The company's share price is reasonably flat over the year but it has taken a reputational battering, because of the data scandal involving Cambridge Analytica, fake accounts, evidence of Russian meddling in the presidential election and many other problems.
Perhaps most astonishingly, Facebook has admitted that it inflated the number of people watching videos on its platform. If Facebook can't be relied upon to provide accurate information about what value advertisers are getting from it, the foundations of its business could crumble fast. Almost all Facebook revenue comes from advertising.
For Sir Nick, this is a new chapter. The bruising experience of the coalition years followed his becoming the embodiment of student anger of tuition fees. In 2015, his party was humiliated, but not badly enough for him to be thrown out by the electorate. That came in 2017 instead.
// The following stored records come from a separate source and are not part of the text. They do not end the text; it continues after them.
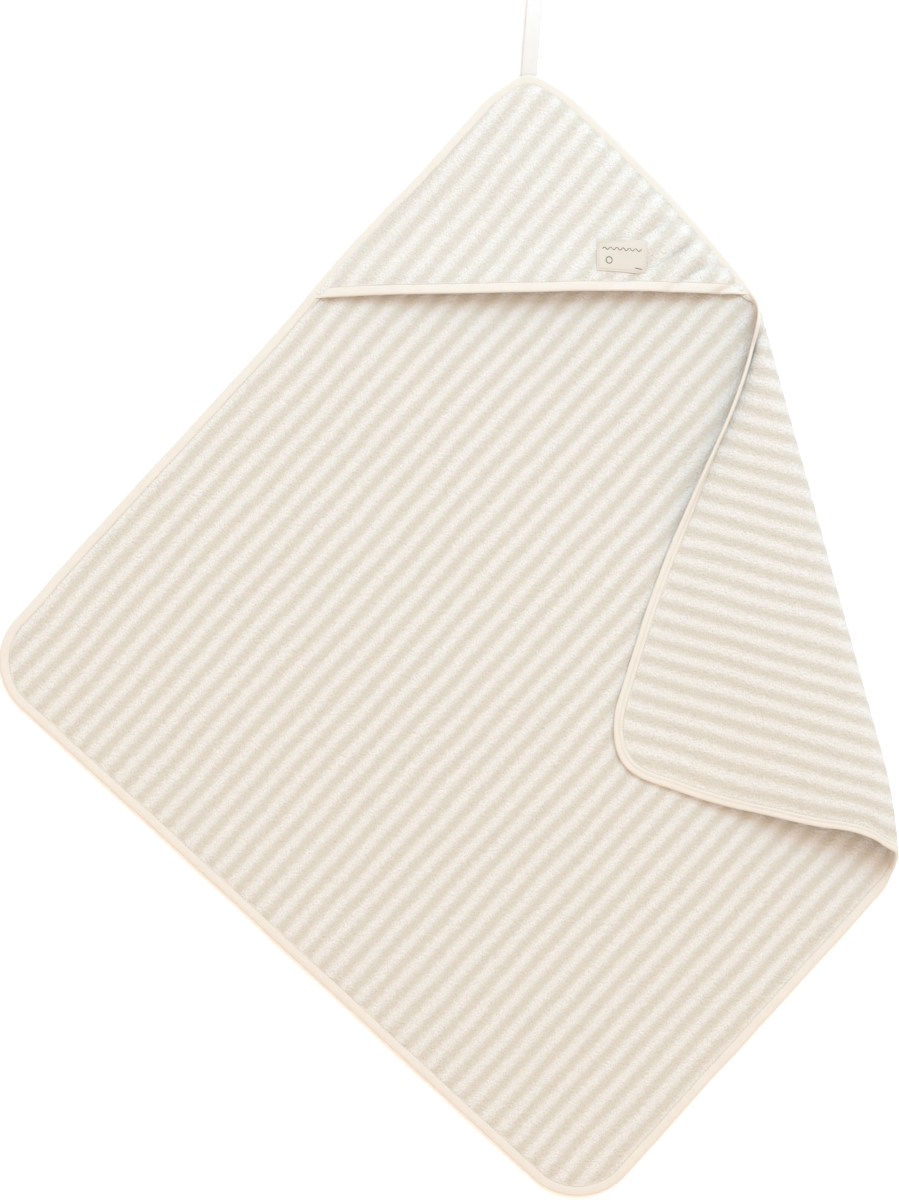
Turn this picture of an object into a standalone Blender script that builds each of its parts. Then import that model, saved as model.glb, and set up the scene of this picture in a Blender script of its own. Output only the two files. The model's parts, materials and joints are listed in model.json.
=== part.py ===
"""Hooded baby towel lying on a floor with its right corner folded over the front.

A square of striped terry is bound all round with a folded tape. A triangle of the same
terry is sewn over the top corner as a hood, and a tape loop hangs from that corner.

Cloth coordinates (u, v) run along the two edges of the flat square, from its centre.
Fold coordinates (along, across) run along the crease and square to it, on the cloth as it
would lie unfolded. The front of the cloth has positive heights and the back negative ones.
Metres, +Z up, +Y towards the hood, origin under the middle of the towel on the floor.
"""

import math

import bmesh
import bpy
from mathutils import Vector

# Driving dimensions
SIDE = 0.800
CORNER_RADIUS = 0.062
CLOTH = 0.0040
GAP = 0.0003
TILT = math.radians(47.7)
TOWEL_CENTRE = Vector((0.0985, -0.0481))

# Corner fold: the roll of cloth along the crease grows from the hood end to the open end
FOLD_TILT = math.radians(105.7)
FOLD_OFFSET = 0.2804
ROLL_HOOD_END = (0.254, 0.0062)
ROLL_OPEN_END = (-0.294, 0.0150)
SETTLE_LENGTH = 0.200
REST_HEIGHT = CLOTH + GAP
ROLL_STEPS = 12
SETTLE_STEP = 0.012

# The fold draws the hood-side edge of the towel inwards
PULL_DEPTH = 0.0282
PULL_CENTRE = -0.008
PULL_ALONG = 0.153
PULL_ACROSS = 0.193

# Binding tape, folded over every edge
BINDING_WIDTH = 0.0120
TAPE = 0.0005
LIP = 0.0016
LIP_START = 0.0008
FLANGE = BINDING_WIDTH - TAPE
PANEL_INSET = BINDING_WIDTH + GAP
THREAD_INSET = 0.0092
THREAD_WIDTH = 0.0007
THREAD_HEIGHT = 0.0004

# Hood
HOOD_LEG = 0.318
HOOD_INSET = PANEL_INSET + GAP
HOOD_ARCH = 0.0125
HOOD_MIDDLE = CLOTH + GAP + CLOTH / 2
HOOD_GRID = 0.030

# Label on the hood
LABEL_SIZE = (0.050, 0.030)
LABEL_CENTRE = (0.323, -0.2015)
LABEL_THICKNESS = 0.0006
LABEL_SEAM_INSET = 0.0020
LABEL_STEPS = 4

# Hanging loop
LOOP_WIDTH = 0.0150
LOOP_LENGTH = 0.095
LOOP_TAPE = 0.0008
LOOP_SEWN = 0.004
LOOP_LEAN = math.radians(4.5)
LOOP_BULGE = 0.0095
LOOP_ROOT_HEIGHT = 0.0020
LOOP_DROP_LENGTH = 0.020
LOOP_ROUNDNESS = 0.7
LOOP_CLEARANCE = 3 * GAP
LOOP_STEPS = 24

# Spacing of the cross-sections along straight edges
PANEL_SPACING = 0.025
BINDING_SPACING = 0.025
CORNER_SPACING = 0.010
ROLL_SPACING = 0.003
ROLL_TAPE_PARTS = 6
ARC_STEP = math.radians(11.25)
HALVINGS = 60

HALF = SIDE / 2
STRAIGHT = SIDE - 2 * CORNER_RADIUS
HALF_ARC = CORNER_RADIUS * math.pi / 4
QUARTER = STRAIGHT + 2 * HALF_ARC
PERIMETER = 4 * QUARTER


def smooth(value):
    """Ease from 0 to 1 as value goes from 0 to 1."""
    value = min(max(value, 0.0), 1.0)
    return value * value * (3.0 - 2.0 * value)


# ---------------------------------------------------------------- where the cloth lies

def spread(u, v):
    """Fold coordinates of a cloth point on the unfolded towel."""
    pull = PULL_DEPTH * math.exp(-((v - PULL_CENTRE) / PULL_ALONG) ** 2)
    pull *= math.exp(-((HALF - u) / PULL_ACROSS) ** 2)
    turn = FOLD_TILT - TILT
    along = (u - pull) * math.cos(turn) - v * math.sin(turn)
    across = (u - pull) * math.sin(turn) + v * math.cos(turn) - FOLD_OFFSET
    return along, across


def roll_radius(along):
    """Radius of the roll's middle surface at a place along the crease."""
    start, small = ROLL_HOOD_END
    end, large = ROLL_OPEN_END
    return small + (large - small) * (along - start) / (end - start)


def roll_start(along):
    """Where the cloth leaves the floor, measured across the crease."""
    return -roll_radius(along) * math.pi / 2


def world_xy(along, out):
    """Floor position of fold coordinates."""
    across = out + FOLD_OFFSET
    x = along * math.cos(FOLD_TILT) + across * math.sin(FOLD_TILT)
    y = along * math.sin(FOLD_TILT) - across * math.cos(FOLD_TILT)
    return TOWEL_CENTRE + Vector((x, y))


def folded(along, across, height):
    """World point of the folded towel, height off the cloth's middle surface."""
    radius = roll_radius(along)
    start = roll_start(along)
    reach = across - start
    if reach <= 0.0:
        out, lift, slant = across, 0.0, 0.0
    elif reach < math.pi * radius:
        slant = reach / radius
        out = start + radius * math.sin(slant)
        lift = radius * (1.0 - math.cos(slant))
    else:
        past = reach - math.pi * radius
        fall = 2.0 * radius - REST_HEIGHT
        share = min(past / SETTLE_LENGTH, 1.0)
        slope = fall * 6.0 * share * (1.0 - share) / SETTLE_LENGTH
        out = start - past
        lift = 2.0 * radius - fall * smooth(share)
        slant = math.pi + math.atan(slope)
    out -= height * math.sin(slant)
    lift += height * math.cos(slant)
    point = world_xy(along, out)
    return Vector((point.x, point.y, CLOTH / 2 + lift))


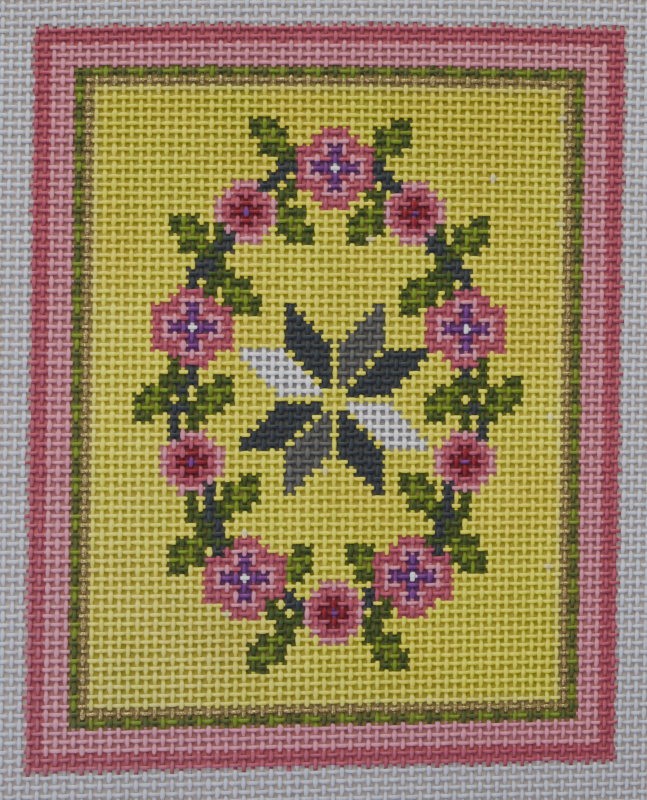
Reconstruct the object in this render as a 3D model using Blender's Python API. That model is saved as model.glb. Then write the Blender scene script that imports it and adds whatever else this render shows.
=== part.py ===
"""A hand-painted needlepoint canvas panel, lying on a surface with its painted side up.

The panel is one piece of stiff, open cotton canvas with raw cut edges. Units are metres,
+X runs to the right across the picture, +Y to its top, +Z is up. The origin is the middle
of the panel's outline, on the surface that it lies on.
"""

import bmesh
import bpy
from mathutils import Vector

MM = 0.001
INCH = 25.4 * MM

# The weave: one thread each way for every stitch, counted in threads.
THREADS_PER_INCH = 13
PITCH = INCH / THREADS_PER_INCH
PAINTED_COLUMNS = 68
PAINTED_ROWS = 84
MARGIN_THREADS = 19

# Two threads lie over each other at every crossing.
THICKNESS = 1.2 * MM

# The painted bands from the outside in: name, width in threads, colour, metallic value.
BANDS = (
    ("rose", 2, (0.46, 0.07, 0.11), 0.0),
    ("pink", 3, (0.62, 0.26, 0.32), 0.0),
    ("green", 1, (0.12, 0.18, 0.03), 0.0),
    ("gold", 1, (0.38, 0.28, 0.12), 0.6),
)
MARGIN_COLOUR = (0.66, 0.68, 0.72)
GROUND_COLOUR = (0.62, 0.55, 0.13)

# Faces that each wide stretch is divided into, so that it can follow the drift and the lift.
MARGIN_STEPS = 4
GROUND_STEPS_ACROSS = 12
GROUND_STEPS_UP = 14

# How far the threads drift out of square, at the edge of the painted area.
SIDE_LEAN = 0.9 * MM
SIDE_DRAW_IN = 1.0 * MM
END_SLANT = 0.8 * MM
TOP_SLANT = 0.7 * MM
END_DRAW_IN = 0.5 * MM
ROW_SINK = 0.3 * MM
ROW_ARCH = 0.4 * MM
DRIFT_ROOM = 0.25

# The corners that stand a little proud of the surface, where the canvas was once rolled:
# side (-1 left, 1 right), end (-1 bottom, 1 top), height of the corner.
CORNER_LIFTS = (
    (-1, 1, 1.2 * MM),
    (1, 1, 2.4 * MM),
    (-1, -1, 1.8 * MM),
    (1, -1, 0.8 * MM),
)
CORNER_REACH = 55 * MM

HALF_PAINTED_X = PAINTED_COLUMNS * PITCH / 2
HALF_PAINTED_Y = PAINTED_ROWS * PITCH / 2
HALF_PANEL_X = HALF_PAINTED_X + MARGIN_THREADS * PITCH
HALF_PANEL_Y = HALF_PAINTED_Y + MARGIN_THREADS * PITCH


def levelled(share):
    """The share of the way to the painted edge, which levels off in the plain margin."""
    beyond = max(abs(share) - 1, 0)
    reached = min(abs(share), 1) + DRIFT_ROOM * beyond / (DRIFT_ROOM + beyond)
    return reached if share > 0 else -reached


def drifted(x, y):
    """Where the point of a perfectly square weave lies in this canvas."""
    across = levelled(x / HALF_PAINTED_X)
    up = levelled(y / HALF_PAINTED_Y)
    move_x = SIDE_LEAN * across**2 * up - SIDE_DRAW_IN * across**3
    slant = across * up**2 * (END_SLANT + TOP_SLANT * up)
    arch = ROW_ARCH * across**2 * up * (1 + up)
    move_y = slant - arch - END_DRAW_IN * up**3 - ROW_SINK * up**4
    return x + move_x, y + move_y


def lifted(x, y):
    """The height of the canvas's underside over the surface."""
    height = 0
    for side, end, corner_height in CORNER_LIFTS:
        from_corner = (HALF_PANEL_X - side * x) + (HALF_PANEL_Y - end * y)
        closeness = max(1 - from_corner / CORNER_REACH, 0)
        height += corner_height * closeness**2
    return height


def grid_lines(half_painted, ground_steps):
    """The places across one direction where faces meet, from one raw edge to the other."""
    edge = half_painted
    lines = [edge + MARGIN_THREADS * PITCH * step / MARGIN_STEPS for step in range(MARGIN_STEPS, 0, -1)]
    for _, threads, _, _ in BANDS:
        lines.append(edge)
        edge -= threads * PITCH
    lines += [edge * (1 - 2 * step / ground_steps) for step in range(ground_steps // 2)]
    return [-line for line in lines] + [0.0] + lines[::-1]


def band_number(x, y):
    """0 is the plain margin, then the painted bands inwards, and last the ground."""
    inside = min(HALF_PAINTED_X - abs(x), HALF_PAINTED_Y - abs(y))
    if inside < 0:
        return 0
    for number, (_, threads, _, _) in enumerate(BANDS, start=1):
        inside -= threads * PITCH
        if inside < 0:
            return number
    return len(BANDS) + 1


def make_material(name, colour, metallic=0.0):
    material = bpy.data.materials.new(name)
    material.use_nodes = True
    shader = material.node_tree.nodes["Principled BSDF"]
    shader.inputs["Base Color"].default_value = (*colour, 1)
    shader.inputs["Roughness"].default_value = 0.8
    shader.inputs["Metallic"].default_value = metallic
    material.diffuse_color = (*colour, 1)
    return material


def middle_of(points):
    low = Vector(min(point[axis] for point in points) for axis in range(2))
    high = Vector(max(point[axis] for point in points) for axis in range(2))
    return (low + high) / 2


def make_canvas():
    """The underside as a grid that follows the bands, thickened upwards."""
    columns = grid_lines(HALF_PAINTED_X, GROUND_STEPS_ACROSS)
    rows = grid_lines(HALF_PAINTED_Y, GROUND_STEPS_UP)
    middle = middle_of([drifted(x, y) for x in columns for y in rows])

    sheet = bmesh.new()
    points = []
    for y in rows:
        line = []
        for x in columns:
            place_x, place_y = drifted(x, y)
            line.append(sheet.verts.new((place_x - middle.x, place_y - middle.y, lifted(x, y))))
        points.append(line)
    for row in range(len(rows) - 1):
        for column in range(len(columns) - 1):
            face = sheet.faces.new(
                (
                    points[row][column],
                    points[row][column + 1],
                    points[row + 1][column + 1],
                    points[row + 1][column],
                )
            )
            face.material_index = band_number(
                (columns[column] + columns[column + 1]) / 2,
                (rows[row] + rows[row + 1]) / 2,
            )

    mesh = bpy.data.meshes.new("canvas")
    sheet.to_mesh(mesh)
    sheet.free()
    mesh.materials.append(make_material("plain_margin", MARGIN_COLOUR))
    for name, _, colour, metallic in BANDS:
        mesh.materials.append(make_material(name, colour, metallic))
    mesh.materials.append(make_material("ground", GROUND_COLOUR))

    canvas = bpy.data.objects.new("canvas", mesh)
    bpy.context.scene.collection.objects.link(canvas)
    thicken = canvas.modifiers.new("thickness", "SOLIDIFY")
    thicken.thickness = THICKNESS
    thicken.offset = 1
    return canvas


for old in list(bpy.data.objects):
    bpy.data.objects.remove(old)
make_canvas()
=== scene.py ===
# %% [markdown]
# # A hand-painted needlepoint canvas, thread by thread
#
# The object is one piece of stiff, open cotton canvas. Someone has painted a border and a
# picture on it with acrylic, one colour for each crossing of two threads, as a guide for
# wool stitches that were never made. It lies flat with the painted side up.
#
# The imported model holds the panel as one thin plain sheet. Here that sheet is replaced by the
# threads themselves, because the holes, the over-and-under and the paint on each thread are
# what the eye sees from a hand's length away. Everything is in metres, in the model's frame.

import math

import bpy
import numpy as np
from mathutils import Euler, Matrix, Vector


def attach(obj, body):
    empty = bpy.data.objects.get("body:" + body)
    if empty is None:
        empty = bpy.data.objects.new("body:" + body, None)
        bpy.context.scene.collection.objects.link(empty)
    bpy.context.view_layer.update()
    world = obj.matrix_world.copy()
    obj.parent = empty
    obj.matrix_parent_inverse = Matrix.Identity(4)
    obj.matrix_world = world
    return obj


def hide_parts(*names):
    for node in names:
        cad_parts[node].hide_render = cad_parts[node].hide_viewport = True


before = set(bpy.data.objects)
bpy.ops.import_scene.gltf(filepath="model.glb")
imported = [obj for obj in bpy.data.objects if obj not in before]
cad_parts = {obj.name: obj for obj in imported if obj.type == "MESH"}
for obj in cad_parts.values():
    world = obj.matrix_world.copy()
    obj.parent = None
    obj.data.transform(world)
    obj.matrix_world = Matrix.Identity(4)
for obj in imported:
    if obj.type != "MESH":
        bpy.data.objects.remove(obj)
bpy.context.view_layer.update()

MM = 0.001

# %% [markdown]
# ## The weave's measures
#
# Canvas is sold by its threads to the inch, and each thread is one stitch. So every place on
# the panel is best counted in threads: the painted part is 68 wide and 84 high, and a plain
# margin of 19 more runs round it. Upright threads are the warp, level threads are the weft.
# The warp is the stouter of the two here, and each thread is widest where it lies on top.

# %% Threads and margins
THREADS_PER_INCH = 13
PITCH = 25.4 * MM / THREADS_PER_INCH
PAINTED_COLUMNS, PAINTED_ROWS = 68, 84
MARGIN_THREADS = 19
COLUMNS = PAINTED_COLUMNS + 2 * MARGIN_THREADS
ROWS = PAINTED_ROWS + 2 * MARGIN_THREADS
HALF_PAINTED_X = PAINTED_COLUMNS * PITCH / 2
HALF_PAINTED_Y = PAINTED_ROWS * PITCH / 2
HALF_PANEL_X = COLUMNS * PITCH / 2
HALF_PANEL_Y = ROWS * PITCH / 2
print(f"{COLUMNS} warp and {ROWS} weft threads, {PITCH / MM:.3f} mm apart")

# %% [markdown]
# ## How the canvas lies
#
# No canvas is quite square: the side threads draw in a little, and the upper rows climb to
# the right and droop at their ends. Four corners stand a millimetre or two proud, left over
# from the roll that the canvas came on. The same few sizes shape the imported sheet, so the
# threads lie exactly where it lies. One function takes a place in the perfect weave and gives
# its place on this panel.

# %% Drift and lift
SIDE_LEAN = 0.9 * MM
SIDE_DRAW_IN = 1.0 * MM
END_SLANT = 0.8 * MM
TOP_SLANT = 0.7 * MM
END_DRAW_IN = 0.5 * MM
ROW_SINK = 0.3 * MM
ROW_ARCH = 0.4 * MM
DRIFT_ROOM = 0.25
CORNER_LIFTS = (  # side (-1 left, 1 right), end (-1 bottom, 1 top), height
    (-1, 1, 1.2 * MM),
    (1, 1, 2.4 * MM),
    (-1, -1, 1.8 * MM),
    (1, -1, 0.8 * MM),
)
CORNER_REACH = 55 * MM
OUTLINE_ACROSS, OUTLINE_UP = 29, 31  # places on the panel that find where its middle is


def levelled(share):
    """The share of the way to the painted edge, which levels off in the plain margin."""
    beyond = np.maximum(np.abs(share) - 1, 0)
    reached = np.minimum(np.abs(share), 1) + DRIFT_ROOM * beyond / (DRIFT_ROOM + beyond)
    return np.sign(share) * reached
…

"I'm 51, and part of that generation of politicians - Osborne, Cameron, Danny Alexander, the Milibands - where you have to reinvent yourself," he says. "I'm basically a tech optimist, a liberal who thinks you should shape progress."
He's been working on the frontier between technology and politics for the last few years.
"I thought, I could do this academically, as a commentator, running a start-up, but then I thought, in for a penny, in for a pound." Or indeed a dollar, and a few million of them by the time he's done.
The boundary between politics and the media has long been porous, but rarely more so than today, when the political cycle has been so sped up - in part by social media.
Donald Trump went from reality TV to the White House. Barack Obama from the White House to Netflix. George Osborne went from No 11 to the Evening Standard. Nigel Farage went from UKIP to LBC. Now Nick Clegg has gone from Westminster to Silicon Valley.
He isn't the first - and won't be the last.